Keratoplasty, or corneal transplantation, is performed when the curvature of the cornea (the transparent covering on the eye's anterior wall) is too steep or too flat to be treated with other methods, when extensive damage has occurred due to injury or disease, or when a tumor is present. Traditional keratoplasty is a procedure that removes and replaces the cornea with donor tissue. In recent years, less invasive procedures, which remove only selected portions of corneal tissue, have been refined and offer quicker and safer visual rehabilitation.

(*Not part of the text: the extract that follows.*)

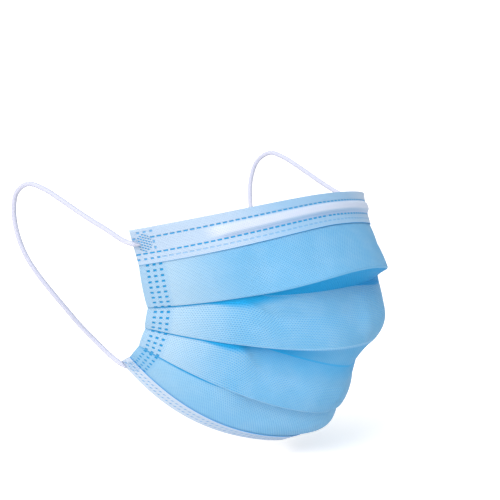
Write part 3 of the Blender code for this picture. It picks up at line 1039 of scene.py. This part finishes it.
hemHeight = flatMask["height"] - flatMask["hemStart"]
topStrip = bindingStrip("topBinding", "top", "upper", flatMask["topBinding"], lambda down: down, True)
hemStrip = bindingStrip("hemBinding", "bottom", "lower", hemHeight,
                        lambda up: flatMask["height"] - up, False)
for strip, paint, node, deep in ((topStrip, topPale, "top_binding", flatMask["topBinding"]),
                                 (hemStrip, hemPale, "bottom_binding", hemHeight)):
    strip.data.materials.append(paint)
    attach(strip, "root")
    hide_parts(node)
print("bindings made")

wire = noseWire()
wire.data.materials.append(coating)
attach(wire, "root")
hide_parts("nose_wire")
print("wire made")

# Stage: white floor, even white surround, soft key from the near side

lightSetup = {
    "ambient": 0.71, "ambientTone": (0.90, 0.95, 0.98),
    "seenWhite": 1.05,        # the surround as the camera sees it
    "lamps": {                # azimuth, elevation, strength, how wide the light is in degrees, tone
        "keyNear": (-80, 32, 2.30, 40, (1.00, 0.91, 0.86)),
        "overhead": (-30, 75, 0.6, 70, (1.00, 1.00, 1.00)),
    },
    "floor": (0.97, 0.92, 0.89), "floorSize": 8, "floorRoughness": 0.9,
    "floorGlow": 0.34,        # seen by the camera only, so that little light comes back from below
    "floorDrop": 6 * mm,
}


def addStage():
    deselectAll()
    bpy.ops.mesh.primitive_plane_add(size=lightSetup["floorSize"],
                                     location=(0, 0, cadBox[0][2] - lightSetup["floorDrop"]))
    floor = bpy.context.object
    floor.name = "paleFloor"
    material, tree, shader = newMaterial("floorWhite", lightSetup["floorRoughness"], 0.0)
    shader.inputs["Base Color"].default_value = (*lightSetup["floor"], 1)
    shader.inputs["Emission Color"].default_value = (1, 1, 1, 1)
    seen = tree.nodes.new('ShaderNodeLightPath').outputs["Is Camera Ray"]
    feed(tree, shader.inputs["Emission Strength"], maths(tree, 'MULTIPLY', seen, lightSetup["floorGlow"]))
    floor.data.materials.append(material)


def addLamp(name, azimuth, elevation, strength, wide, tone):
    turn, lift = math.radians(azimuth), math.radians(elevation)
    away = Vector((math.sin(turn) * math.cos(lift), -math.cos(turn) * math.cos(lift), math.sin(lift)))
    bpy.ops.object.light_add(type='SUN', location=away)
    lamp = bpy.context.object
    lamp.name = name
    lamp.rotation_mode = 'QUATERNION'
    lamp.rotation_quaternion = away.to_track_quat('Z', 'Y')
    lamp.data.energy = strength
    lamp.data.color = tone
    lamp.data.angle = math.radians(wide)


def addSurround():
    world = bpy.data.worlds.new("softStudio")
    bpy.context.scene.world = world
    world.use_nodes = True
    tree = world.node_tree
    background = tree.nodes["Background"].inputs
    seen = tree.nodes.new('ShaderNodeLightPath').outputs["Is Camera Ray"]
    feed(tree, background["Color"], mixColour(tree, seen, lightSetup["ambientTone"], (1, 1, 1)))
    strength = ramp(tree, seen, 0.0, 1.0, lightSetup["ambient"], lightSetup["seenWhite"])
    feed(tree, background["Strength"], strength)


addStage()
addSurround()
for lampName, lamp in lightSetup["lamps"].items():
    addLamp(lampName, *lamp)
bpy.context.scene.view_settings.view_transform = 'Standard'
print("stage and lights set")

Reasons for Cornea Transplantation
Conditions that may require a corneal transplantation include:
- Corneal scarring
- Inherited corneal disorders, like Fuchs' dystrophy
- Infections of the eye
- External tumor or pterygia
- Irreversible cornea edema
- Corneal ulceration or erosion
- Corneal thinning or perforation
The most common reason for performing a keratoplasty is to improve diminished vision. Less commonly, the surgery is performed to treat a chronic corneal infection.
Types of Cornea Transplantation Procedures
Keratoplasty is a relatively low-risk surgical procedure. It is the most common type of transplant surgery currently performed and has the highest rate of success. There are several different corneal transplant methods available to help restore vision in patients with corneal problems.
Penetrating keratoplasty is the traditional method used for corneal transplantation where the central two-thirds of the damaged cornea is surgically removed and replaced with a healthy cornea from a human donor.
Deep Anterior Lamellar Keratoplasty
Deep anterior lamellar keratoplasty, also known as DALK, removes the middle and outer layers of the cornea, while preserving the healthy, well-functioning inner layers, known as Descemet's membrane and the endothelium. Retaining these inner layers can reduce the risk of some intraoperative and postoperative surgical complications.
Endothelial keratoplasty, of which there are several types (DSAEK, DSEK and DMEK), is a surgical procedure that removes the abnormal inner lining of the cornea, known as the endothelium. Endothelial keratoplasty requires much smaller incisions than a penetrating keratoplasty, resulting in fewer risks and a shorter recovery time.
Corneal transplants are usually performed with patients under local anesthesia. In every type of transplantation there is a risk of graft rejection or failure of the donor tissue to heal and function properly within the recipient. However, in the less invasive procedures others risks may be reduced and the period of visual recovery may be shortened.